In Barack Obama vs. Ayn Rand, author Chandra Chisala has done a masterful job of presenting these disparate viewpoints, using the published statements, essays, and other public views of the two debaters to compose their arguments on a variety of economic topics. This is an important aspect of the debate: the arrangement is Chisala's, but the arguments from each debater are their own words.

Chisala's own preferences are well-disguised by the careful selection of statement and response, so that the arguments are well-balanced between the debaters. This is no hack job using only weaker points from one side, against strong comebacks from the other.

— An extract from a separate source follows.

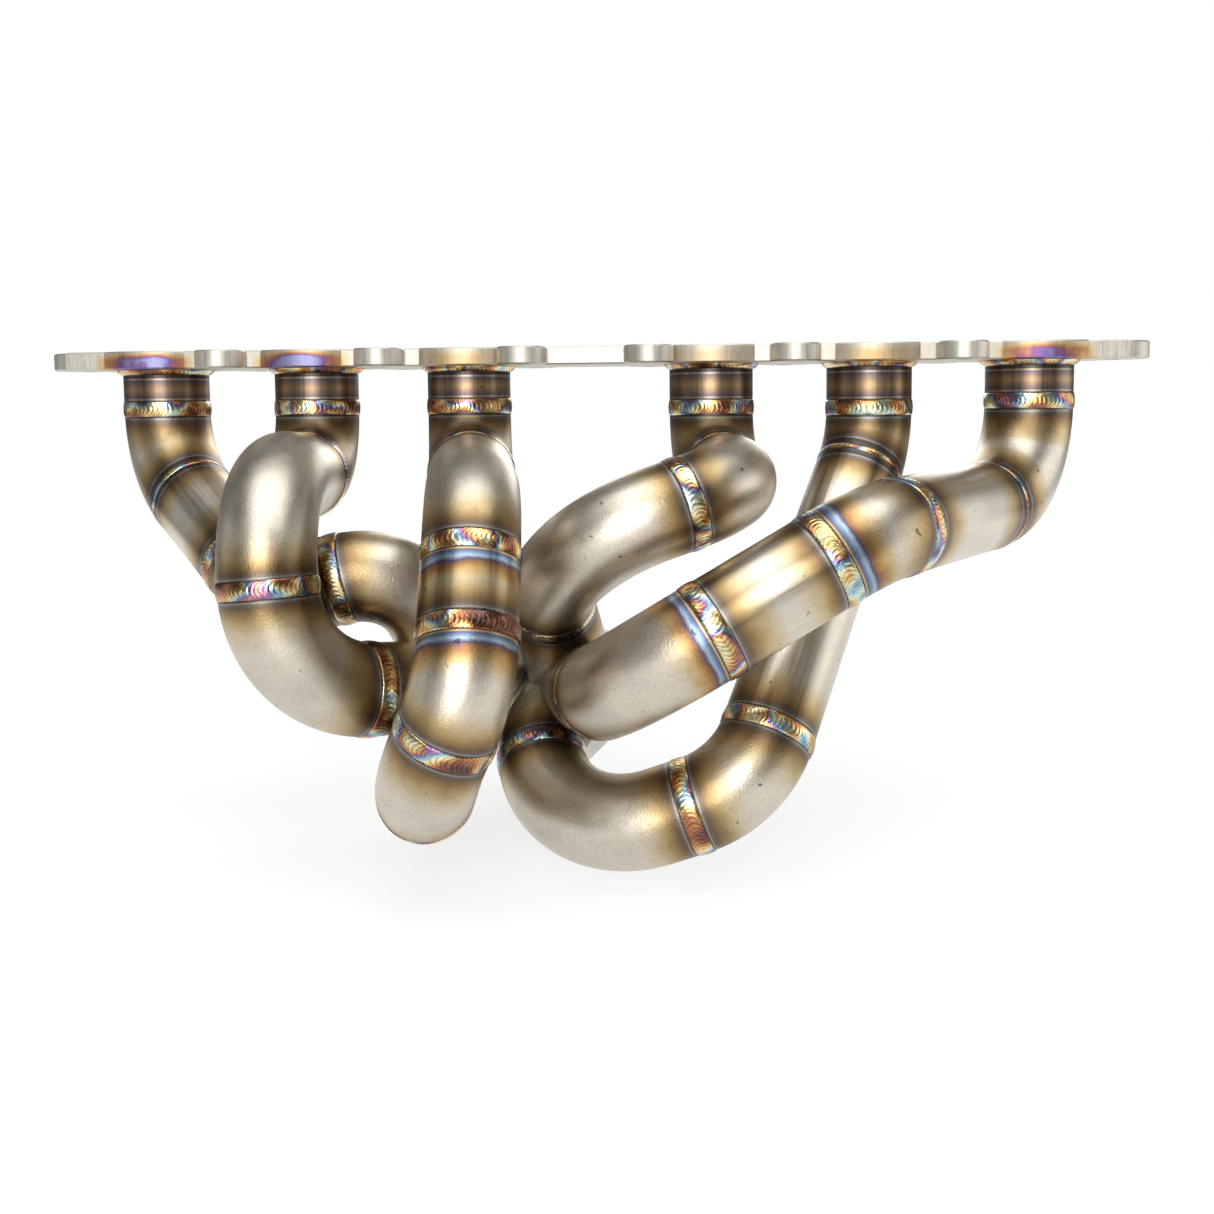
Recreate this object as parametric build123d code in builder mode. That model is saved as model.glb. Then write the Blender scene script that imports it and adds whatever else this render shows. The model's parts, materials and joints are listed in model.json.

Yet in the end, the author's choice of Ayn Rand to deliver the argument for self-determination, choice, and property rights reveals Chisala's prejudice. In Rand, he could not have chosen a stronger proponent for each citizen's right to retain their own wealth, choose their own careers, partake of their own poisons, and purchase (or forego purchasing) health insurance as they choose.

In short, to not change America to the kind of authoritarian, redistributive, socialist society Ayn Rand had fled as a young woman.

The debate as constructed by Chisala is not perfect. For example, to refute Obama's argument that "selflessness" is the height of morality, accepted as such by all religions, Chisala culls from a essay in which Rand responded to those who took issue with the title of her essay collection, The Virtue of Selfishness. The positioning of this argument makes it appear that Rand is appealing to the Gospels as an authority.

When I read the original essay, it came from a hot debate about whether Rand's title would serve to turn new readers away from her philosophy. Her response in that context was perfect. Here, it is disturbingly "Christian right" in tone, especially when you know that Rand herself was an atheist.

As to which wins the debate, I expect that those who read this intriguing effort will take away the same opinion they bring to the debate. Neither has been permitted an overwhelmingly persuasive argument.

And that is the best evidence that Chisala has done a very good job indeed.


#Review #AynRand #objectism

Photo of Ayn Rand taken by Phyllis Cerf with permission from her son Christopher Cerf, via Wikipedia
Photo of Barack Obama by Pete Souza - http://www.whitehouse.gov/ via Wikimedia Commons.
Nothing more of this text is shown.